I think they were just setting the Age of Man here. Time framing it in history so others would know when we are talking about. It's fine.

pessimizer|16 days ago

> The "dark ages" never happened the way it is imagined in pop-culture.

They definitely did. Books stopped being published, even the slightest deviation from the ideas of an all-powerful church and nobility would be progressively punished by censors, mutilation, or execution, and basic reasoning skills atrophied in service of weird nonsense theological arguments that make current postmodern academic culture look reasonable.

We don't know what normal people were doing, technology advanced at a snail's pace, we don't even know where many cities and towns were located. We know far more about the Romans and the Greeks than we know about some parts of Dark Age Europe. We're very lucky that some sense of religious nostalgia for the Classical age (from the fact that the Christian religion was an outgrowth of the late Roman state) kept them from losing or destroying all of the knowledge and documents of antiquity.

The Western world was saved from 1000 years of stupidity by the Protestants. It wasn't that they were geniuses, but that they thought that there was some value to the individual other than service to the imbred descendants of Roman generals. This reinvented the concepts of philosophical disagreement and intellectual productivity in Europe.
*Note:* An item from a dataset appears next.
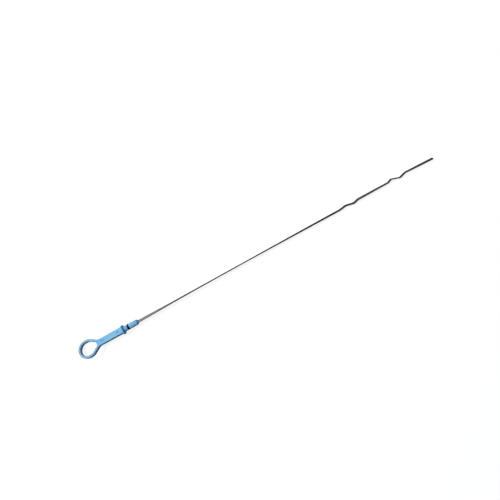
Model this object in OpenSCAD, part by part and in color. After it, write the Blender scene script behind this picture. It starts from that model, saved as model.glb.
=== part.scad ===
// Engine oil dipstick: a moulded plastic handle with a teardrop finger loop, a rubber seal ring and a long
// twisted steel strip with two kinks. It lies on a flat surface, as it comes to rest.
// Millimetres. The origin is the middle of the collar's seat, +X runs along the plug towards the strip's tip.

/* [Finger loop] */
// Outer radius of the loop's round end
loop_r = 14.9; // [13:0.1:18]
// How much longer than round the loop is
loop_oval = 2.1; // [0:0.1:4]
// Width of the bar that the loop is made of
loop_bar = 4; // [2.8:0.1:4.4]
// Thickness of the loop
loop_t = 6.8; // [4:0.1:7]
// Angle at which each side of the loop runs in to the shank
loop_taper = 34; // [28:1:40]
// Radius of the hole's nose, next to the shank
loop_nose_r = 5.6; // [2.5:0.1:6]
// Radius of the fillet between the loop and the shank
loop_fillet_r = 10; // [6:0.5:12]
// Distance from the collar's seat to the far end of the loop
handle_len = 80.7; // [76:0.1:95]

/* [Shank] */
// Width of the shank at the loop
shank_w = 10.5; // [8:0.1:11]
// Width of the shank at the collar
shank_end_w = 10.9; // [9:0.1:12]
// Thickness of the shank at the collar
shank_end_t = 7.6; // [6:0.1:8.5]
// Radius on the long edges of the loop and the shank
edge_r = 1.2; // [0.6:0.1:1.5]
// Distance from the collar's seat to the middle of the near and the far pocket in the shank's face
pocket_x = [10.4, 36.8]; // [8:0.2:42]
// Length, width and depth of each pocket
pocket_size = [6.4, 2.6, 0.9]; // [0.5:0.1:8]

/* [Collar and plug] */
// Diameter of the collar that caps the tube
collar_d = 15.3; // [13:0.1:17]
// Thickness of the collar's rim
collar_t = 3; // [1.8:0.1:3.6]
// Length over which the shank flares out to the collar
flare_len = 6.5; // [4:0.5:9]
// Diameter of the plug that goes into the tube
plug_d = 9.2; // [8.8:0.1:9.8]
// Length of the plug from the collar's seat to its nose
plug_len = 26.2; // [22:0.1:32]
// Radius of the plug's nose
nose_r = 3.4; // [1:0.1:3.6]

/* [Seal ring] */
// Distance from the collar's seat to the middle of the ring
ring_x = 8.5; // [6:0.05:12]
// Thickness of the ring's round section
ring_section = 2.3; // [1.8:0.05:2.4]
// Diameter of the groove's floor
groove_d = 5.6; // [5.6:0.1:6.4]
// Width of the groove
groove_w = 3; // [2.4:0.1:3]

/* [Strip] */
// Distance from the collar's seat to the strip's tip
strip_len = 567; // [540:1:640]
// Width of the strip
strip_w = 4.8; // [4:0.1:5]
// Thickness of the strip
strip_t = 1.5; // [1:0.1:1.6]
// How far the strip's root reaches past the collar's seat into the shank
root_len = 14; // [10:1:20]
// Diameter of the keying hole in the root
key_d = 2; // [1.5:0.1:2.5]
// Side bow of the long straight stretch
strip_bow = 0.55; // [0:0.05:1]
// Sag of the strip under its own weight, as it lies
strip_sag = 0.6; // [0:0.05:1]
// Places of the three turns in the upper stretch
turn_x = [92, 135, 220]; // [40:1:380]
// Turn from the loop's normal at the plug and at those three places
turn_upper = [65, 34, 27, 23.5]; // [-45:0.5:90]
// Turn before and past the first kink, and before and past the second
turn_lower = [43, 53.5, 38, 38.5]; // [-45:0.5:90]
// Turn near the tip
turn_tip = 50; // [-45:0.5:90]
// Where the two kinks start, from the collar's seat
kink_x = [395.4, 485.2]; // [380:0.1:500]
// Lengths of the first kink's three ramps
kink_a_run = [11.6, 14, 8.2]; // [4:0.1:20]
// Side steps of the first kink's three ramps
kink_a_step = [1.9, -3.4, 2.7]; // [-6:0.05:6]
// Lengths of the second kink's three ramps
kink_b_run = [5.7, 15.1, 10.2]; // [4:0.1:20]
// Side steps of the second kink's three ramps
kink_b_step = [2.9, -5.05, 3.55]; // [-6:0.05:6]
// Side offset of the strip where each kink starts, and at the tip
strip_side = [-0.35, 0.55, 0.1]; // [-2:0.05:2]

/* [Hidden] */

blue = [0.49, 0.75, 0.95];
black = [0.04, 0.05, 0.06];
steel = [0.62, 0.62, 0.63];

round_steps = 4;                  // steps in each rounded edge of the swept forms
fine = 96;
collar_chamfer = 0.45;
strip_chamfer = 0.4;
tip_round = 1.2;

// Loop: centres of its round end and of its shoulders, and where the fillets meet the shank
far_x = -(handle_len - loop_r);
near_x = far_x + loop_oval;
hole_r = loop_r - loop_bar;
side_turn = 90 - loop_taper;      // direction of the straight side's normal
fillet_x = near_x + (loop_r + loop_fillet_r - (shank_w / 2 + loop_fillet_r) * sin(side_turn)) / cos(side_turn);
hole_nose_x = near_x + (hole_r - loop_nose_r) / cos(side_turn);

// Strip: the points where its side offset changes
kink_a_side = [strip_side[0], strip_side[0] + kink_a_step[0], strip_side[0] + kink_a_step[0] + kink_a_step[1],
    strip_side[0] + kink_a_step[0] + kink_a_step[1] + kink_a_step[2]];
kink_b_side = [strip_side[1], strip_side[1] + kink_b_step[0], strip_side[1] + kink_b_step[0] + kink_b_step[1],
    strip_side[1] + kink_b_step[0] + kink_b_step[1] + kink_b_step[2]];
kink_a_end = kink_x[0] + kink_a_run[0] + kink_a_run[1] + kink_a_run[2];
kink_b_end = kink_x[1] + kink_b_run[0] + kink_b_run[1] + kink_b_run[2];
bend_half = 1.6;                  // half the length over which each bend of a kink is eased
free_x = plug_len + 4;            // the strip starts to turn past the plug's nose

side_table = [[free_x, 0],
    [kink_x[0], kink_a_side[0]],
    [kink_x[0] + kink_a_run[0], kink_a_side[1]],
    [kink_x[0] + kink_a_run[0] + kink_a_run[1], kink_a_side[2]],
    [kink_a_end, kink_a_side[3]],
    [kink_x[1], kink_b_side[0]],
    [kink_x[1] + kink_b_run[0], kink_b_side[1]],
    [kink_x[1] + kink_b_run[0] + kink_b_run[1], kink_b_side[2]],
    [kink_b_end, kink_b_side[3]],
    [strip_len, strip_side[2]]];
turn_table = [[free_x, turn_upper[0]],
    [turn_x[0], turn_upper[1]],
    [turn_x[1], turn_upper[2]],
    [turn_x[2], turn_upper[3]],
    [kink_x[0], turn_lower[0]],
    [kink_a_end, turn_lower[1]],
    [kink_x[1], turn_lower[2]],
    [kink_b_end, turn_lower[3]],
    [strip_len - 22, turn_tip]];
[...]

The "there was no Dark Ages" revision is from people who would love to take us back to the Dark Ages. Nostalgic for the rule of elites, unfettered by the opinions of a population kept uneducated and on the edge of starvation. People associate the slaver culture of the US South with hillbillies, but they associated themselves, with their elaborate gowns and ballrooms, with a renewal of European culture, with the slaves playing the part of the serfs.

Catholicism is the only reason we didn't reach our current level of technical and intellectual development 1000 years ago. Somehow, with their weakness, Catholics have generally become far more intellectually sound than the psychopathic libertarian elites that own us now. Their nihilism and narcissism will end up giving us another 1000 years of darkness.

We've gone from a history described entirely in terms of nobles arguing with and sleeping with each other to a present entirely described in terms of oligarchs arguing with and sleeping with each other. The last few hundred years will one day probably be described as the "Popular Period." Historians will describe it as the short span of history in which it is trivially easy to find the price of a loaf of bread, or the rules of card games. "At least 20% of the commercial writings from that period have survived."

nine_k|16 days ago

Amazing, but it's also terrifying that the Maya civilization then faltered, instead of getting onto the exponential development spiral. The great Roman civilization also faltered, but at least the Byzantium continued to carry some of its achievements. The great Arabian civilization was for some time more advanced than European (which was in the middle of the dark ages), but it also did not stay progressing for too long. There's no guarantee that our current "western civilization" line is not going to falter and decline in a similar way.

dzonga|16 days ago

seems to me only the Chinese have been able to sort of withstand the test of time

Scrapemist|16 days ago

And that’s fine. Another follows after. If we leave them something.

philipallstar|16 days ago

That's how amazing Rome was - doing something far larger 1000 years prior to the Maya.

joshmoody24|15 days ago

The Americas invented agriculture thousands of years after the old world. So by comparison, they were speedrunning civilization. Before getting genocided

lapetitejort|16 days ago

All of this without pack animals or the wheel.

renewiltord|16 days ago

The Dark Ages never happened. They had electric lighting and then the sunlight came out.